* EXERCISE BRIEF
Reproduce the data exactly.

* start COLLECTED DATA *

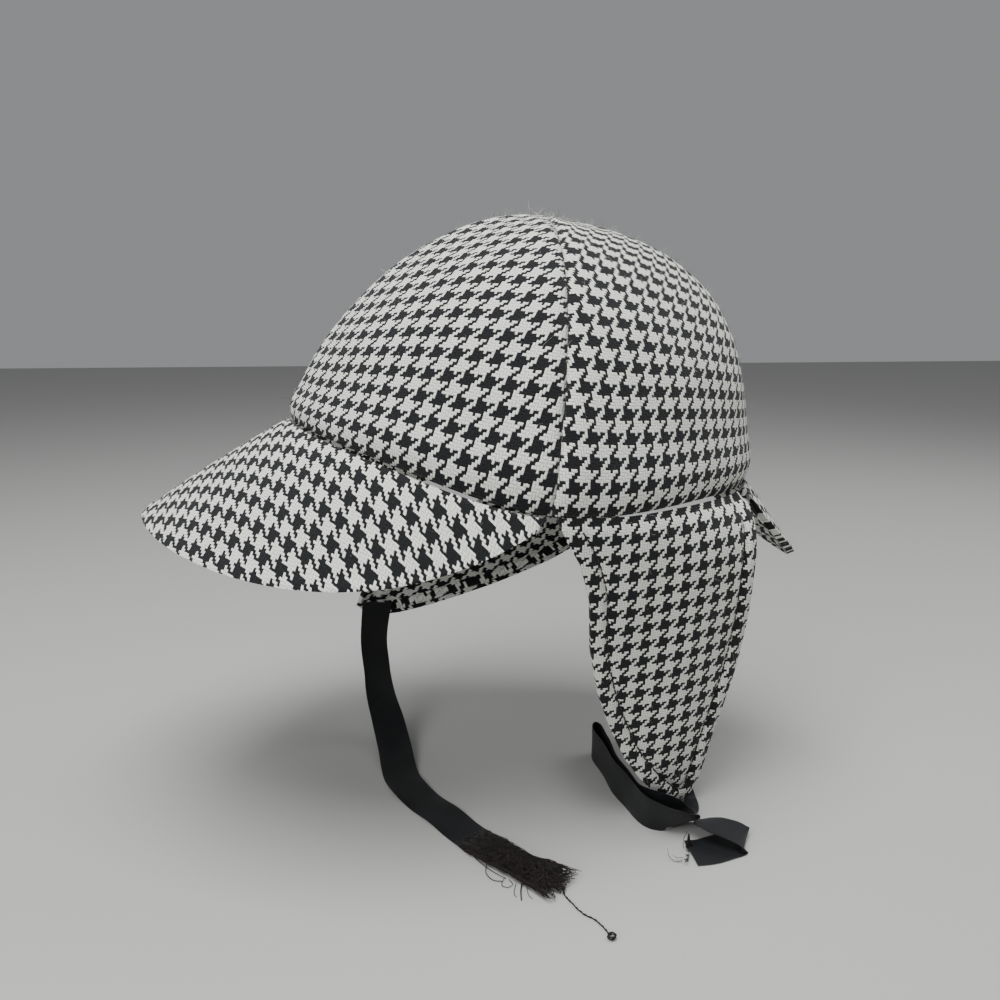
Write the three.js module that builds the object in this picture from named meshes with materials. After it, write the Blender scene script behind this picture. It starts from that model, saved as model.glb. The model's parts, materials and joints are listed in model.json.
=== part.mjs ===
// Houndstooth deerstalker hat in its worn form, in millimetres, +Z up.
// The front of the hat faces -Y and the wearer's left side is +X. The origin is the middle of the
// head opening. The hat is worn tipped back, and its two ribbons reach down to a table top.
import * as THREE from 'three';

// ---- driving sizes -------------------------------------------------------------------------
const RIM_HALF_WIDTH = 82.5; // head opening, side to side, outside the cloth
const RIM_HALF_LENGTH = 100; // head opening, front to back, outside the cloth
const RIM_ROUNDNESS = 1.75; // 2 is an ellipse, less flattens the four panels between their seams
const SIDE_DIP = 13; // the panels reach lower at the two side seams than at front and back
const CROWN_HEIGHT = 96; // from the front and back of the rim up to the peak of the crown
const TOP_FORWARD = 5.3; // the four panels meet a little forward of the middle
const TOP_SLOPE = THREE.MathUtils.degToRad(2);
const WORN_TIP = THREE.MathUtils.degToRad(8.2); // how far the hat is tipped back on the head

const CLOTH = 2; // one layer of coating wool with its turned seams
const PEAK_THICK = 3; // cloth over a stiff board
const FLAP_THICK = 2.8; // two layers stitched together
const SEAM_GAP = 0.5; // clearance between neighbouring panels
const RIM_GAP = 1.2; // clearance between the crown and what is sewn to its rim

const FRONT_PEAK = { reach: 55, fullness: 0.77, forward: 0.55, slopeMiddle: 39.7, slopeEnd: 55.5, curl: 0.15 };
const REAR_PEAK = { reach: 29.6, from: 67, to: 113, fullness: 0.55, slope: 46.8 };

const RIBBON_WIDTH = 16;
const RIBBON_THICK = 0.9;

// How the crown's profile bends at its front, side and back: the lean of the wall at the rim in
// degrees, and how far the wall and the top run straight before they turn into each other.
const PROFILE = {
  front: { lean: 9, wall: 0.46, top: 0.47 },
  side: { lean: 4, wall: 0.87, top: 0.16 },
  back: { lean: 8.6, wall: 0.75, top: 0.67 },
};

// Cut outline of an ear flap: at each drop below the rim, where its front and rear edges are,
// measured along the rim from the side seam.
const FLAP_ROWS = [
  { drop: 0, front: 1.5, rear: 100 },
  { drop: 8, front: 5, rear: 97 },
  { drop: 18, front: 11, rear: 95 },
  { drop: 33, front: 15.6, rear: 92.5 },
  { drop: 55, front: 17.5, rear: 91 },
  { drop: 75, front: 22, rear: 89 },
  { drop: 95, front: 29.5, rear: 84.5 },
  { drop: 110, front: 36.5, rear: 80.5 },
  { drop: 122, front: 44.5, rear: 78 },
  { drop: 132, front: 53, rear: 75.3 },
  { drop: 139, front: 61.5, rear: 71 },
];
const FLAP_LENGTH = FLAP_ROWS[FLAP_ROWS.length - 1].drop;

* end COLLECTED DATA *

* THE RESULT
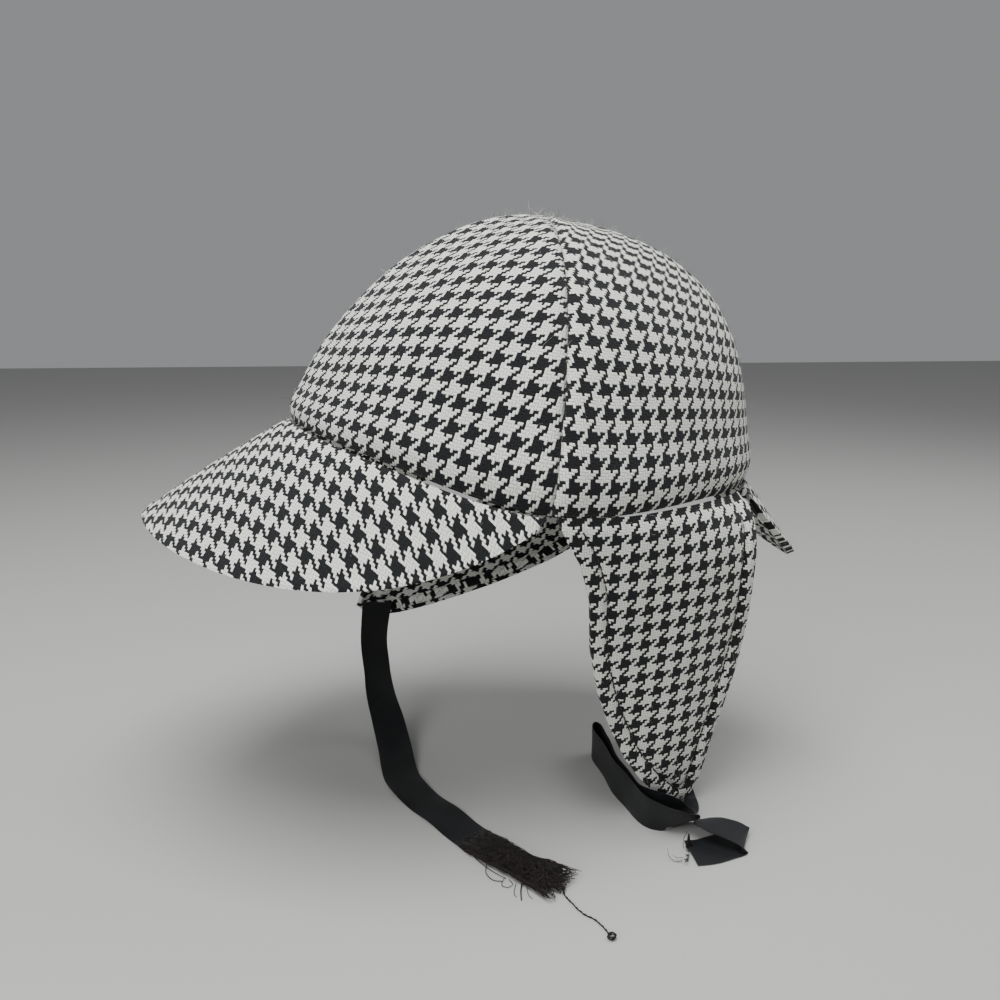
Write the three.js module that builds the object in this picture from named meshes with materials. After it, write the Blender scene script behind this picture. It starts from that model, saved as model.glb. The model's parts, materials and joints are listed in model.json.
=== part.mjs ===
// Houndstooth deerstalker hat in its worn form, in millimetres, +Z up.
// The front of the hat faces -Y and the wearer's left side is +X. The origin is the middle of the
// head opening. The hat is worn tipped back, and its two ribbons reach down to a table top.
import * as THREE from 'three';

// ---- driving sizes -------------------------------------------------------------------------
const RIM_HALF_WIDTH = 82.5; // head opening, side to side, outside the cloth
const RIM_HALF_LENGTH = 100; // head opening, front to back, outside the cloth
const RIM_ROUNDNESS = 1.75; // 2 is an ellipse, less flattens the four panels between their seams
const SIDE_DIP = 13; // the panels reach lower at the two side seams than at front and back
const CROWN_HEIGHT = 96; // from the front and back of the rim up to the peak of the crown
const TOP_FORWARD = 5.3; // the four panels meet a little forward of the middle
const TOP_SLOPE = THREE.MathUtils.degToRad(2);
const WORN_TIP = THREE.MathUtils.degToRad(8.2); // how far the hat is tipped back on the head

const CLOTH = 2; // one layer of coating wool with its turned seams
const PEAK_THICK = 3; // cloth over a stiff board
const FLAP_THICK = 2.8; // two layers stitched together
const SEAM_GAP = 0.5; // clearance between neighbouring panels
const RIM_GAP = 1.2; // clearance between the crown and what is sewn to its rim

const FRONT_PEAK = { reach: 55, fullness: 0.77, forward: 0.55, slopeMiddle: 39.7, slopeEnd: 55.5, curl: 0.15 };
const REAR_PEAK = { reach: 29.6, from: 67, to: 113, fullness: 0.55, slope: 46.8 };

const RIBBON_WIDTH = 16;
const RIBBON_THICK = 0.9;

// How the crown's profile bends at its front, side and back: the lean of the wall at the rim in
// degrees, and how far the wall and the top run straight before they turn into each other.
const PROFILE = {
  front: { lean: 9, wall: 0.46, top: 0.47 },
  side: { lean: 4, wall: 0.87, top: 0.16 },
  back: { lean: 8.6, wall: 0.75, top: 0.67 },
};

// Cut outline of an ear flap: at each drop below the rim, where its front and rear edges are,
// measured along the rim from the side seam.
const FLAP_ROWS = [
  { drop: 0, front: 1.5, rear: 100 },
  { drop: 8, front: 5, rear: 97 },
  { drop: 18, front: 11, rear: 95 },
  { drop: 33, front: 15.6, rear: 92.5 },
  { drop: 55, front: 17.5, rear: 91 },
  { drop: 75, front: 22, rear: 89 },
  { drop: 95, front: 29.5, rear: 84.5 },
  { drop: 110, front: 36.5, rear: 80.5 },
  { drop: 122, front: 44.5, rear: 78 },
  { drop: 132, front: 53, rear: 75.3 },
  { drop: 139, front: 61.5, rear: 71 },
];
const FLAP_LENGTH = FLAP_ROWS[FLAP_ROWS.length - 1].drop;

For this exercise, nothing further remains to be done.